Woher stammten die teilweise recht konkreten Vorstellungen? "Zum Teil waren es durchaus reale körperliche Fehlbildungen, die sich die Menschen nicht erklären konnten", sagt Schmitt. Tiere mit zwei Köpfen zum Beispiel. Andere Figuren haben mythologische Ursprünge, wie die altägyptischen Götter, die häufig mit Tierköpfen dargestellt wurden. Und zum dritten sind es die Erfahrungen von Reisenden, die am Rand der bekannten Welt auf ihnen unerklärliche andere Völker trafen, zum Beispiel die kleinwüchsigen Pygmäen in Afrika.

Andersartigkeit ließ sich auch propagandistisch nutzen, um andere Völker zu diffamieren oder sie ungestört von Moralerwägungen zu unterwerfen und auszubeuten. Juden "vermonsterte" man im Mittelalter als "Kinderfresser". Die Bewohner der Karibik wurden in der Zeit der Entdeckungen als Kannibalen beschimpft. Denn Kolumbus, der mit den fantastischen Reiseberichten des Ritters Jean de Mandeville (14. Jahrhundert) gen Indien aufgebrochen war, glaubte, die dort aufgeführten sagenhaften Menschenfresser gefunden zu haben. Einige der Ureinwohner ließ er sogar nach Europa schaffen, um sie dort auszustellen.

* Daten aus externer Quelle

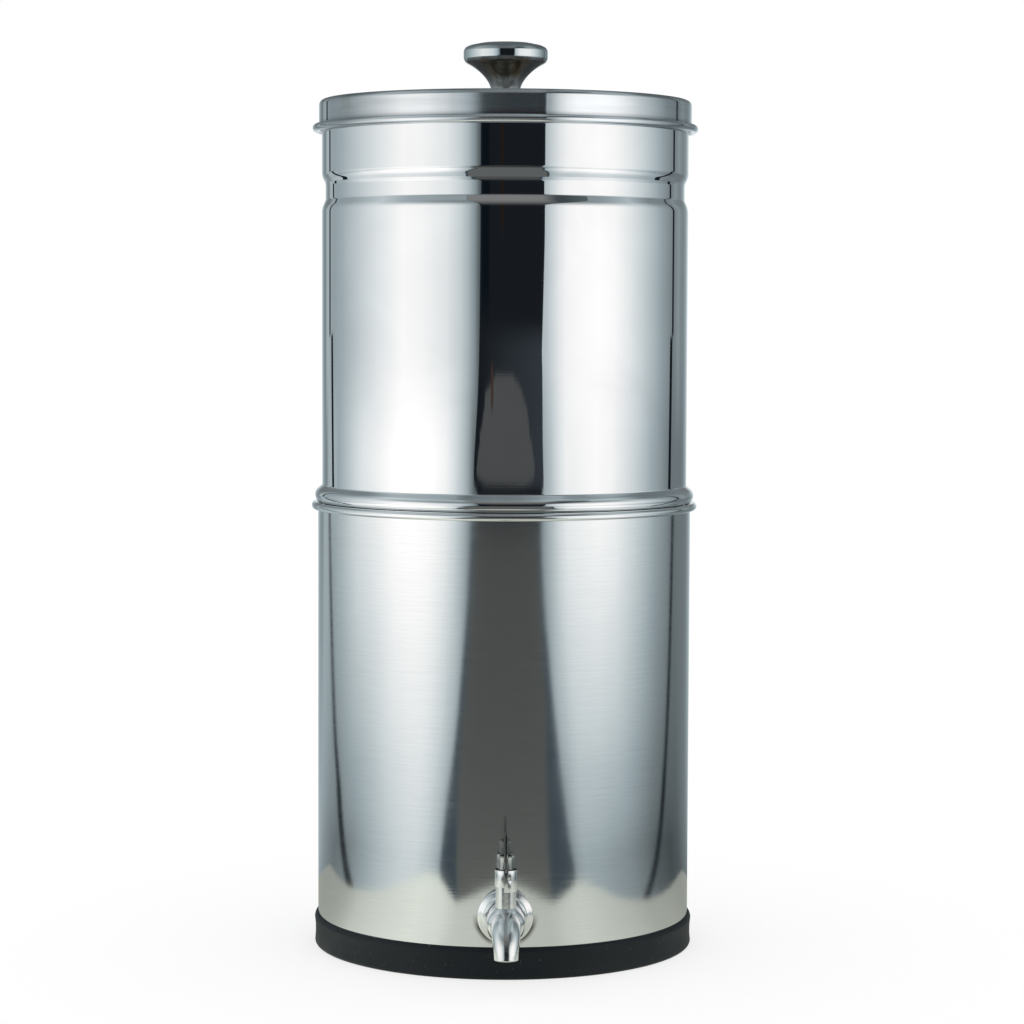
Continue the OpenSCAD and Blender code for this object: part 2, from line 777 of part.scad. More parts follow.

Mit dem Beginn der Neuzeit verschwand der Glaube an reale Monster. Abnormitäten wurden wissenschaftlich als "Betriebsunfälle" der Natur erklärt. Die Wissenschaft verwies die anderen Monsterfiguren ins Reich der Fabel und tat sie als Aberglaube ab. Trotzdem überlebten sie bis in unsere Tage - auch, wenn sie nun zu Einzelfiguren wurden. "Einzig die Aliens im Weltraum dürfen noch als Monstervölker existieren", sagt Kerstin Schmitt. Und so werden die Abnormitäten wieder in die Grenzregionen der bekannten Welt verschoben.

Prügeln erlaubt!

Auch der moderne und aufgeklärte Mensch will nicht von den Monstern lassen. "Sie können Dinge tun, die wir als zivilisierte Menschen nicht tun dürfen", sagt Schmitt. "Sie können ungehemmt ihren Trieben folgen." Sich endlos prügeln zum Beispiel. Die Pokemons (Pocket-Monster) - übrigens ebenso wie Godzilla eine japanische Erfindung - haben mit ihren nun auf Kinoformat aufgeblasenen Prügelorgien sicher schon so manches Pädagogenherz entmutigt. Kinder lieben diese hässlichen Kreaturen abgöttisch. Vielleicht deshalb, weil sie, so die mitgelieferten "Lebensdaten", in der Realität meist kleiner als ein Meter sein sollen. Da bleibt der Grusel in Grenzen. Wahrscheinlich war auch Steven Spielbergs "E.T." deshalb so klein, wie er hässlich war. Schließlich sollte er die Kinder nicht abschrecken, sondern ihr Herz erobern.

Anders die Erwachsenen: Ihre Monster-Erfindungen lassen einem so manches Mal das Blut in den Adern gefrieren. Die Freude am Hässlichen spiele da eine wichtige Rolle, meint Kerstin Schmitt. "Monster sind faszinierend hässlich und wir froh, so niemals auszusehen." In vielen von ihnen äußere sich das tiefverwurzelte Misstrauen gegenüber der Maschine, glaubt die Literaturwissenschaftlerin. Und nennt die modernen Maschinen / Menschzwitter aus dem Kino, Robocop und Terminator. Auch die Angst davor, dass die vom Menschen vergewaltigte Natur zurückschlägt, bringt solche Kreaturen wie Godzilla oder die Riesenameisen Formicula hervor.

Hässlichkeit muss nicht immer äußerlich erkennbar sein. Ein sympathisch wirkender Mensch kann ein psychopathischer Serienkiller sein. Doch ist er damit immer noch abartig, weit von der Norm entfernt. Der Monsterglaube hat alsoauch etwas entlastendes. Wenn man zum Beispiel Männer wie Hitler und Stalin zu Monstern erklärt, entlastet man die Menschheit. "Das sind ja Monster", so Kerstin Schmitt. "Ausnahmefälle, die mit uns nichts zu tun haben."